После – окончательно в этом уверилась.
По окончании волнующей церемонии закрытия, когда все члены делегаций пели и скандировали, небольшие группы женщин продолжили общаться, обмениваться адресами, обещая друг другу не терять связи. Казалось, им совсем не хочется покидать это пространство, которое на три дня и три ночи стало нашей единственной реальностью. А потом я внезапно обнаружила, что стою одна посреди груд мусора и пустых стульев и чувствую, как мало-помалу адреналин покидает меня, сменяясь усталостью.
Интересно, узнает ли кто-нибудь в будущем, что здесь произошло, и будет ли это важно для кого-то? Из курса истории в колледже я знала, что в учебниках аболиционисткам и суфражисткам отвели всего несколько абзацев. И в них харизматичные и обаятельные люди были представлены как совершенно ничем не примечательные, далекие и скучные. Так и хьюстонская конференция на страницах газет пребывала в тени короткого и символичного визита президента Египта Садата в Израиль.
Словно привлеченные моим сомнением, через весь зал Колизеума ко мне подошли три молодые женщины из коренных народов Америки. Одна несла в руках шаль с красной бахромой, украшенную пурпурными и золотыми лентами. Другая – ожерелье из длинных бусин с большим сине-белым медальоном. Они укрыли шалью мои плечи, объяснив, что ее надевают по случаю традиционных собраний. «А ты будешь на них танцевать», – сказала одна из них с улыбкой. Потом надели мне на шею медальон с цветком и рассказали, что узор его выполнен в стиле народов Леса, и пояснили, что это оберег. «Тебе он понадобится, если ты продолжишь нас поддерживать», – сказала одна из них и обняла меня. И они ушли так же таинственно, как и появились.
Я и в самом деле надела шаль на традиционные собрания с танцами. А ожерелье носила всякий раз, когда должна была делать то, чего очень боялась, – например, выступать перед влиятельными предпринимателями и политиками, в присутствии которых всегда чувствовала себя, как будто только что приехала из Восточного Толидо, парка трейлеров, или – и то и другое. Я так часто его надевала, что мне пришлось хранить оставшиеся бусины в чаше.
Вернувшись домой из Хьюстона, я проспала несколько дней. А потом начала читать то, что писали о конференции другие женщины. Автором одного из отчетов была Билли Нейв Мастерс, которая выступала от имени коренных народов Америки и читала стихи. «Когда речь заходит о выживании, а тебя не воспринимают в серьез, – писала она, – индейцы принимают это как очередное поражение в истории череды поражений и просто уходят. Но Хьюстон показал, что эти дни – в прошлом… Самый сильный и важный опыт всей моей жизни»[32]
.Мы жили в совершенно разных условиях – и при этом одинаково восприняли хьюстонскую конференцию.

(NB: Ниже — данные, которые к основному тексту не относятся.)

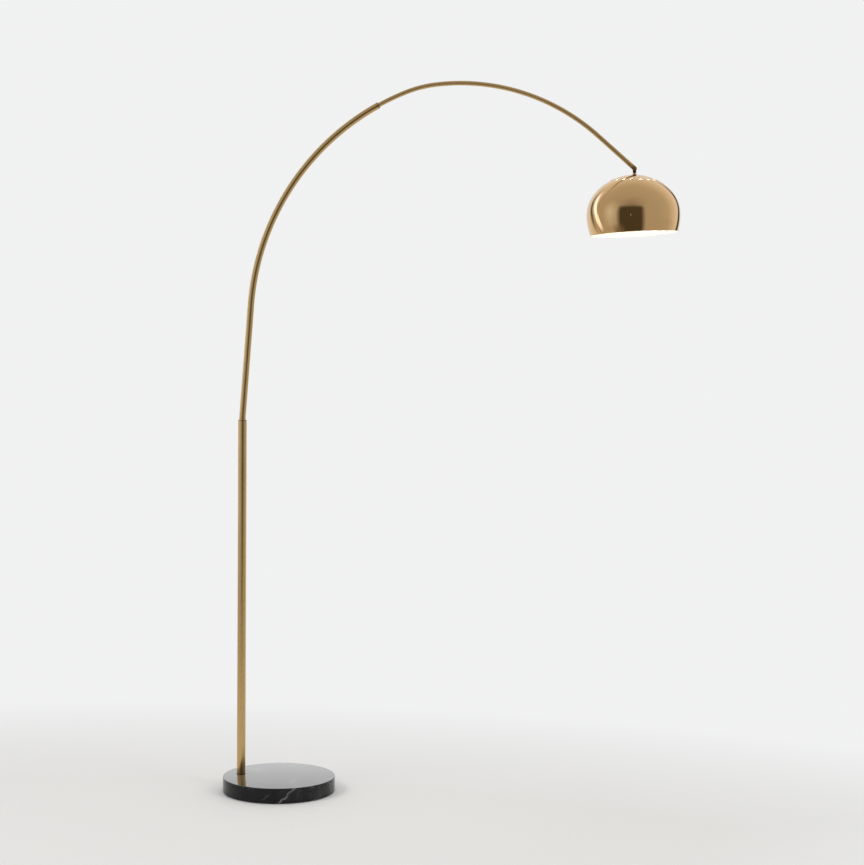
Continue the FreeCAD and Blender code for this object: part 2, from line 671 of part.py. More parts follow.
def make_knuckle_fasteners():
    """One shoulder screw from each side, so that the lead passes between their tips."""
    half, inside, outside = dim("tongue_half"), dim("cheek_inside"), dim("cheek_outside")
    radius, play, tall = dim("pivot_radius"), dim("side_play"), dim("pivot_head_height")
    reach = dim("wire_way") + dim("screw_tip_gap")
    seat = outside + play
    thickness = inside - half - play
    screws = []
    washers = []
    for side, at_front in (("front", True), ("back", False)):
        shank_from = -seat if at_front else reach
        shank = cylinder(side + "_shank", radius, seat - reach, away=shank_from, axis="Y")
        head_from = -seat - tall if at_front else seat
        head = cylinder(side + "_head", dim("pivot_head"), tall, away=head_from, axis="Y")
        screws.append(fuse(side + "_screw", [shank, head]))
        washer_from = -half - thickness if at_front else half
        disc = cylinder(side + "_disc", dim("tongue_radius") - 0.5, thickness,
                        away=washer_from, axis="Y")
        bore = cylinder(side + "_bore", radius + dim("pivot_fit"), thickness + 2.0,
                        away=washer_from - 1.0, axis="Y")
        washers.append(cut(side + "_washer", disc, bore))
    for label, pieces in (("knuckle_screws", screws), ("knuckle_washers", washers)):
        group = sub_part(fuse(label, pieces), label)
        place(group, pivot_x, ZERO, pivot_z)


# ---------------------------------------------------------------- stem and cap
def make_stem():
    """Hollow threaded nipple with the collar, washer and nut that clamp the cap to it."""
    radius = dim("nipple_radius")
    loose = radius + dim("stem_fit")
    crown = dim("crown_drop") - dim("crown_radius") + dim("shade_wall") + dim("crown_gap")
    ring_part("stem_nipple", dim("nipple_bore"), radius, -dim("nipple_end"),
              -dim("socket_top") - dim("axial_gap"), pivot_x, pivot_z)
    seat = -crown - dim("collar_seat")
    wide, collar_top = dim("collar_radius"), -dim("collar_top")
    turned_part("stem_collar", [
        (loose, seat), (wide, seat), (wide, -crown + dim("collar_lip")),
        (dim("collar_tip"), collar_top), (loose, collar_top)], across=pivot_x, up=pivot_z)
    washer_top = -crown - dim("shade_wall") - dim("washer_seat")
    washer_under = washer_top - dim("cap_washer_height")
    ring_part("cap_washer", loose, dim("cap_washer_radius"), washer_under, washer_top,
              pivot_x, pivot_z)
    hex_nut("cap_nut", dim("cap_nut_radius"), radius + dim("thread_fit"), dim("cap_nut_height"),
            pivot_x, pivot_z + washer_under - dim("cap_nut_height"))


def make_shade_cap():
    """Perforated cap: a shallow zone of the crown sphere with a ring of vent holes."""
    body = new_body("shade_cap")
    outer = dim("crown_radius") - dim("shade_wall") - dim("crown_gap")
    inner = outer - dim("shade_wall")
    hole, edge = dim("cap_hole"), dim("cap_edge")
    sketch = new_sketch(body, "outline", "XZ_Plane")
    origin = FreeCAD.Vector(0, 0, 0)
    upwards = FreeCAD.Vector(0, 0, 1)
    ends = []
    for radius in (outer.number, inner.number):
        first = math.acos(edge.number / radius)
        last = math.acos(hole.number / radius)
        sketch.addGeometry(Part.ArcOfCircle(Part.Circle(origin, upwards, radius), first, last), False)
        ends.append([FreeCAD.Vector(math.cos(turn), math.sin(turn), 0) * radius for turn in (first, last)])
    for which in (0, 1):
        sketch.addGeometry(Part.LineSegment(ends[0][which], ends[1][which]), False)
        sketch.addConstraint(Sketcher.Constraint("Coincident", 2 + which, 1, 0, 1 + which))
        sketch.addConstraint(Sketcher.Constraint("Coincident", 2 + which, 2, 1, 1 + which))
        sketch.addConstraint(Sketcher.Constraint("Vertical", 2 + which))
    for arc, radius in enumerate((outer, inner)):
        sketch.addConstraint(Sketcher.Constraint("Coincident", arc, 3, -1, 1))
        constrain(sketch, radius, "Radius", arc)
    constrain(sketch, edge, "DistanceX", -1, 1, 2, 1)
    constrain(sketch, hole, "DistanceX", -1, 1, 3, 1)
    revolve(body, sketch)
    doc.recompute()
    vent = circle_sketch(body, "vent", "XY_Plane", [dim("vent_radius")], across=dim("vent_ring"))
    first_vent = pocket(body, vent, dim("crown_radius"), reverse=True)
    doc.recompute()
    ring = body.newObject("PartDesign::PolarPattern", "vent_ring")
    ring.Originals = [first_vent]
    ring.Axis = (vent, ["N_Axis"])
    ring.Angle = 360.0
    ring.Occurrences = int(dim("vent_count").number)
    body.Tip = ring
    place(body, pivot_x, ZERO, crown_z, axis=(0, 0, 1), angle=dim("vent_turn"))


def dome_side(inset):
    """Radii of one face of the bowl, whose three arcs are all inset by the same wall."""
    return dim("crown_radius") - inset, dim("shoulder_radius") - inset, dim("skirt_radius") - inset


def make_shade_bowl():
    """Spun bowl: a crown zone, a tighter shoulder and a nearly upright skirt, open at both ends."""
    crown, shoulder, skirt = dome_side(ZERO)
    edge = dim("crown_edge")
    edge_sine = edge / crown
    edge_height = root_of_difference(crown, edge)
    shoulder_r = edge - shoulder * edge_sine
    shoulder_z = edge_height - shoulder * (edge_height / crown)
    skirt_r = shoulder_r + shoulder - skirt
    rim = -dim("rim_drop") - shoulder_z
    profiles = []
    for inset in (ZERO, dim("shade_wall")):
        radii = [size.number for size in dome_side(inset)]
        mouth = math.acos(dim("bowl_mouth").number / radii[0])
        seam = math.asin(edge_height.number / crown.number)
        low = math.asin(rim.number / radii[2])
        centres = [(0.0, 0.0), (shoulder_r.number, shoulder_z.number), (skirt_r.number, shoulder_z.number)]
        spans = [(seam, mouth), (0.0, seam), (low, 0.0)]
        arcs = []
        for (across, up), radius, (first, last) in zip(centres, radii, spans):
            circle = Part.Circle(FreeCAD.Vector(across, 0, up), FreeCAD.Vector(0, -1, 0), radius)
            points = []
            for turn in (last, (first + last) / 2.0, first):
                reach = FreeCAD.Vector(math.cos(turn), 0, math.sin(turn)) * radius
                points.append(reach + FreeCAD.Vector(across, 0, up))
            arcs.append(Part.Arc(*points).toShape())
        profiles.append(arcs)
    outside, inside = profiles
    mouth_line = Part.LineSegment(outside[0].Vertexes[0].Point, inside[0].Vertexes[0].Point).toShape()
    rim_line = Part.LineSegment(outside[2].Vertexes[-1].Point, inside[2].Vertexes[-1].Point).toShape()
    outline = Part.Wire(Part.__sortEdges__(outside + [rim_line] + inside + [mouth_line]))
    shell = Part.Face(outline).revolve(FreeCAD.Vector(0, 0, 0), FreeCAD.Vector(0, 0, 1), 360)
    bowl = doc.addObject("Part::Feature", "shade_bowl")
    bowl.Shape = shell if shell.ShapeType == "Solid" else shell.Solids[0]
    sub_part(bowl, "shade_bowl")
    place(bowl, pivot_x, ZERO, crown_z, angle=dim("bowl_rest_tilt"))


# ---------------------------------------------------------------- lampholder and bulb
def make_lampholder():
    """Bakelite cap and body, ceramic insert, threaded shell, contact, shade ring and screws."""
    radius, wall = dim("holder_radius"), dim("holder_wall")
    top, neck, split = dim("holder_top"), dim("holder_neck"), dim("holder_split")
    bore = dim("nipple_radius") + dim("thread_fit")
    roof = -neck - dim("holder_roof")
    turned_part("lampholder_cap", [
        (bore, -top), (dim("holder_neck_radius"), -top), (dim("holder_neck_radius"), -neck),
        (radius, -neck - dim("holder_flare")), (radius, -split), (radius - wall, -split),
        (radius - wall, roof), (bore, roof)], across=pivot_x, up=pivot_z)
    ring_part("lampholder_body", radius - wall, radius, -dim("holder_bottom"), -split, pivot_x, pivot_z)
    insert_under = -dim("insert_bottom")
    ring_part("lampholder_insert", dim("insert_bore"), radius - wall - dim("insert_fit"),
              insert_under, -dim("insert_top"), pivot_x, pivot_z)
    shell_inside = dim("shell_radius") - dim("shell_wall")
    ring_part("socket_shell", shell_inside, dim("shell_radius"), -dim("shell_bottom"),
              insert_under, pivot_x, pivot_z)
    ring_part("socket_contact", ZERO, dim("contact_radius"),
              insert_under - dim("contact_height"), insert_under, pivot_x, pivot_z)
    ring_under = -dim("ring_top") - dim("ring_height")
    ring_part("lampholder_ring", radius + dim("insert_fit"), dim("ring_radius"), ring_under,
              -dim("ring_top"), pivot_x, pivot_z)
    reach = dim("terminal_reach")
    screws = []
    for side, across in (("left", -reach), ("right", reach)):
        screws.append(cylinder(side + "_terminal", dim("terminal_radius"), dim("terminal_height"),
                               across=across, up=-dim("insert_top")))
    place(sub_part(fuse("terminal_screws", screws), "terminal_screws"), pivot_x, ZERO, pivot_z)


def make_bulb():
    """Screw cap, tip contact and hollow glass envelope of the bulb."""
    cap, wall = dim("bulb_cap_radius"), dim("bulb_cap_wall")
    top, bottom, tip = dim("bulb_cap_top"), dim("bulb_cap_bottom"), dim("bulb_tip")
    hole, peg = dim("contact_radius"), dim("tip_radius")
    turned_part("bulb_cap", [
        (hole, -top), (cap, -top), (cap, -bottom), (cap - wall, -bottom), (cap - wall, -top - wall),
        (hole, -top - wall)], across=pivot_x, up=pivot_z)
    turned_part("bulb_tip", [
        (ZERO, -top - wall), (peg, -top - wall), (peg, -top), (dim("tip_flange"), -top),
        (peg, -tip), (ZERO, -tip)], across=pivot_x, up=pivot_z)
    outsides = []
    insides = []
    glass, tangent = dim("bulb_wall"), dim("glass_tangent")
    for inset, pieces, name in ((ZERO, outsides, "outer"), (glass, insides, "inner")):
        radius = dim("bulb_radius") - inset
        neck = cap - wall - dim("glass_fit") - inset
        middle = -dim("bulb_centre")
        shoulder_up = middle + radius * cosine(tangent)
        flare_foot = radius * sine(tangent)
        neck_height = bottom - top - dim("glass_neck_gap") + inset * 2.0
        pieces.append(sphere("glass_%s_globe" % name, radius, middle))
        pieces.append(cone("glass_%s_flare" % name, flare_foot, neck, -shoulder_up - bottom,
                           shoulder_up))
        pieces.append(cylinder("glass_%s_neck" % name, neck, neck_height, up=-bottom - 0.01))
    glass_part = cut("bulb_glass", fuse("glass_outside", outsides), fuse("glass_inside", insides))
    sub_part(glass_part, "bulb_glass")
    place(glass_part, pivot_x, ZERO, pivot_z)


def make_head_lead():
    """The last stretch of the lead, hanging straight down the nipple to the terminals."""
    top, bottom = dim("socket_top"), dim("insert_top") - dim("lead_rise")
    lead = cylinder("head_lead", dim("arm_lead_radius"), bottom - top - dim("inlet_gap"),
                    pivot_x, ZERO, pivot_z - bottom)
    sub_part(lead, "head_lead")


# ---------------------------------------------------------------- build, check and export
BUILDERS = [
    make_base_stone, make_base_pad, make_cable_grommet, make_foot_fittings, make_post_tube,
    make_post_bushes, make_post_lead, make_arm_tube, make_arm_end_bush, make_arm_lead,
    make_boom, make_knuckle_fork, make_knuckle_tongue, make_knuckle_fasteners, make_stem,
    make_shade_cap, make_shade_bowl, make_lampholder, make_bulb, make_head_lead,
]
for builder in BUILDERS:
    builder()
doc.recompute()

failed = [thing.Name for thing in doc.Objects if {"Invalid", "Error"} & set(thing.State)]
if failed:
    raise RuntimeError("objects that failed to build: %s" % ", ".join(failed))

os.makedirs("parts", exist_ok=True)
for thing in sub_parts:
    shape = thing.Shape
    if shape.isNull() or not shape.isValid() or shape.Volume <= 0.0:
        raise RuntimeError("bad shape: " + thing.Label)
for thing in sub_parts:
    thing.Shape.exportStep(os.path.join("parts", thing.Label + ".step"))
    print("%-20s %10.1f mm3  %d solid(s)" % (thing.Label, thing.Shape.Volume, len(thing.Shape.Solids)))
print("arc centre %.3f %.3f  pivot %.3f %.3f  crown centre %.3f" % (
    centre_x.number, centre_z.number, pivot_x.number, pivot_z.number, crown_z.number))
print(len(sub_parts), "sub-parts")
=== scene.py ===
import json
import math

import bmesh
import bpy
from mathutils import Matrix, Vector


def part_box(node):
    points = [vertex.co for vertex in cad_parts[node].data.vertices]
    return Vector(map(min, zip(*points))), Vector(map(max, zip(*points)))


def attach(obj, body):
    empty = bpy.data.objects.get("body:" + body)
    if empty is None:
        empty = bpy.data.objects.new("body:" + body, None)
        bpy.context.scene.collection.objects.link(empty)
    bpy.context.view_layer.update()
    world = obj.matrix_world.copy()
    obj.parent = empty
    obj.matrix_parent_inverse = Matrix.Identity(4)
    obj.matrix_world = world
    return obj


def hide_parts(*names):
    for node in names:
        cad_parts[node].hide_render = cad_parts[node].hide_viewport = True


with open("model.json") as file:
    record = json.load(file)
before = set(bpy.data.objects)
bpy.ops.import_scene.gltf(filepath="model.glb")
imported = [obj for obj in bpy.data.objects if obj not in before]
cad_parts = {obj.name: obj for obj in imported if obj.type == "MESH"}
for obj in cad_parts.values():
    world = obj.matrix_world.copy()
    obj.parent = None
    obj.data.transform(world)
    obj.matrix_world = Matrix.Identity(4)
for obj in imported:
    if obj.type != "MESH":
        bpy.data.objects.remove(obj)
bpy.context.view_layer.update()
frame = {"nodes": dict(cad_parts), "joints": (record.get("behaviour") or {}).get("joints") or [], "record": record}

MM = 0.001

# ---------------------------------------------------------------- places from the frame
joints = {joint["name"]: joint for joint in frame["joints"]}
ARC_CENTRE = Vector(joints["boom_extension"]["pos_m"])
PIVOT = Vector(joints["head_tilt"]["pos_m"])
CROWN = Vector(joints["bowl_tilt"]["pos_m"])
stone_low, stone_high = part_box("base_stone")
post_low, post_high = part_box("post_tube")
arm_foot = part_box("arm_tube")[0].z
POST_X = (post_low.x + post_high.x) / 2
BASE_RADIUS = stone_high.x
record = frame["record"]
slot_of = {row["node"]: row["material_slot"] for row in record["subparts"]}
body_of = {node: body for body, nodes in record["behaviour"]["bodies"].items() for node in nodes}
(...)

Для Билли было в диковинку найти общественное мероприятие, которое затрагивало индейцев. Я же нашла в нем редкую возможность взглянуть хоть одним глазком на жизнь, где главенствует круг совета, а не иерархия.
Без этой возможности узнать, как все было когда-то – а значит, может быть вновь, – я бы не смогла, как прежде, путешествовать, смотреть по-прежнему на эту страну или оставаться той, что была до конференции.

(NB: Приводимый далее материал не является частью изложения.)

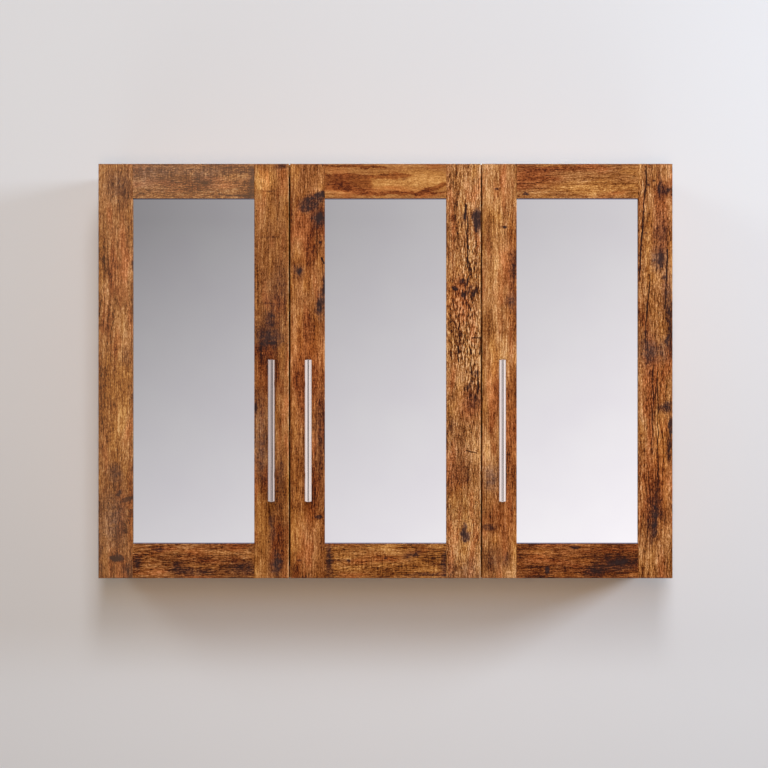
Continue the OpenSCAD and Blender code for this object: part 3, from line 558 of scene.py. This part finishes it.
# %% Dress the door frames
for board, looks in film.items():
    grain = "level" if board.endswith("rail") else "up"
    dress(board_film(f"film_{board}", grain=grain, **looks), board)

# %% [markdown]
# ## The case and its shelves
#
# The case behind the doors is cut from the same board. Nobody sees more of it than the sides and,
# with a door open, the inside, so it needs the same film with only a few stronger marks. The grain
# runs up the sides and along everything level. The back of the case and the sheets behind the
# mirrors are thin hardboard under a plainer print.

# %% Dress the case boards
case = {
    "left_side_panel": dict(face="side", seed=21, tone=0.50, marks=[
        ("knot", -96, -70, 9, 14, 0), ("crack", -60, -180, 1.5, 60, 2),
        ("burn", -30, -330, 8, 24, 0), ("bark", -100, -400, 24, 50, 0),
        ("knot", -52, -470, 6, 5, 0), ("red", -118, -250, 12, 60, 0),
    ]),
    "right_side_panel": dict(face="side", seed=22, tone=0.50, marks=[
        ("knot", -44, -110, 8, 12, 10), ("crack", -112, -300, 1.5, 70, -2),
        ("burn", -90, -460, 12, 20, 0), ("bark", -50, -330, 22, 60, 0),
        ("knot", -110, -40, 5, 8, 0), ("ochre", -70, -210, 16, 70, 0),
    ]),
    "partition_panel": dict(face="side", seed=23, tone=0.48, marks=[
        ("seam", -150, -243, 2, 500, 0), ("knot", -80, -90, 8, 12, 0),
        ("burn", -60, -400, 10, 26, 0),
    ]),
    "top_panel": dict(face="top", grain="level", seed=24, tone=0.61, marks=[
        ("knot", -180, -90, 14, 8, 0), ("burn", 120, -50, 26, 10, 0),
        ("crack", 250, -100, 60, 1.6, 2), ("bark", -20, -60, 50, 26, 0),
    ]),
    "bottom_panel": dict(face="top", grain="level", seed=25, tone=0.44, marks=[
        ("knot", 210, -70, 13, 8, 0), ("burn", -150, -100, 30, 10, 0),
        ("crack", -290, -50, 50, 1.5, -2),
    ]),
    "wide_shelf_upper": dict(face="top", grain="level", seed=26, tone=0.50, marks=[
        ("knot", -150, -90, 12, 7, 0),
    ]),
    "wide_shelf_lower": dict(face="top", grain="level", seed=27, tone=0.50, marks=[
        ("knot", -60, -60, 10, 7, 0),
    ]),
    "narrow_shelf_upper": dict(face="top", grain="level", seed=28, tone=0.50, marks=[
        ("burn", 260, -80, 20, 8, 0),
    ]),
    "narrow_shelf_lower": dict(face="top", grain="level", seed=29, tone=0.50, marks=[
        ("knot", 300, -70, 9, 6, 0),
    ]),
    "hanging_rail": dict(face="front", grain="level", seed=30, tone=0.46, marks=[
        ("burn", 60, 8, 30, 8, 0),
    ]),
}
for board, looks in case.items():
    dress(board_film(f"film_{board}", contrast=0.9, saw=0.25, **looks), board)

BACK_FILM_ENDS = -17.6  # millimetres, a little behind the inner face of the back panel
thin_print = dict(contrast=0.62, saw=0.2, specks=-0.2, figure=-0.03)
back_film = board_film("film_back_panel", tone=0.46, seed=41, bare_behind=BACK_FILM_ENDS, **thin_print)
dress(back_film, "back_panel")
for number, door in enumerate(("left", "middle", "right")):
    backing = board_film(f"film_{door}_backing_board", tone=0.42, seed=44 + number, **thin_print)
    dress(backing, f"{door}_backing_board")

# %% [markdown]
# ## The wall, the camera and the light
#
# The cabinet hangs on a smooth pale wall and is looked at straight on, through a long lens, from
# the height of its middle. The shadow on the wall tells where its lamps stand: it falls mostly
# below, cut off aslant at both ends, so there is a window far round on the right, a weak lamp on
# the left, and a tall one high in front. Two small lamps near the camera, a warm one at eye level
# and a cool one above it, fill the doors evenly without a shadow that the camera could see. Two
# more behind only serve the view from the back, and the floor glows as a bright room's would.

# %% Camera
CAMERA_PLACE = (-0.00205, -2.690, -0.2610)
camera_data = bpy.data.cameras.new("camera")
camera_data.lens = 85
camera_data.sensor_width = 36
camera = bpy.data.objects.new("camera", camera_data)
camera.location = CAMERA_PLACE
camera.rotation_euler = (math.radians(90), 0, 0)
bpy.context.scene.collection.objects.link(camera)
bpy.context.scene.camera = camera
bpy.context.scene.view_settings.view_transform = "Standard"
print("camera at", [round(v, 3) for v in camera.location])


# %% Wall and floor
def flat_sheet(name, corners, finish):
    mesh = bpy.data.meshes.new(name)
    mesh.from_pydata(corners, [], [(0, 1, 2, 3)])
    mesh.materials.append(finish)
    sheet = bpy.data.objects.new(name, mesh)
    bpy.context.scene.collection.objects.link(sheet)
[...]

Начало нового путешествия. Нью-Йорк, 1980. © Мэри Эллен Марк
Глава III. Почему я не вожу машину
Почему я решила написать книгу о путешествиях, если у меня нет даже водительских прав, не говоря уж о машине? Я так привыкла путешествовать в своей манере, что совершенно не ожидала подобного вопроса.
Когда-то я не меньше других была одержима желанием получить права – они казались мне символом независимости. Перед окончанием школы я записалась на водительские курсы, хотя тогда у меня не было ни своей машины, ни чьей-либо другой, на которой можно было бы практиковаться.
Мне не столько хотелось водить, сколько просто лишний раз доказать самой себе, что я не повторяю судьбу своей матери.
Она была пассивным пассажиром – а значит, именно с получения прав начнется мой путь к свободе. Как многие дочери, которые еще не знают, что женщина не виновата в собственной участи, я сказала себе: «Я никогда не стану такой, как моя мать». Когда в колледже я читала революционный роман Вирджинии Вулф «Своя комната», то прибавляла про себя: «…и машина».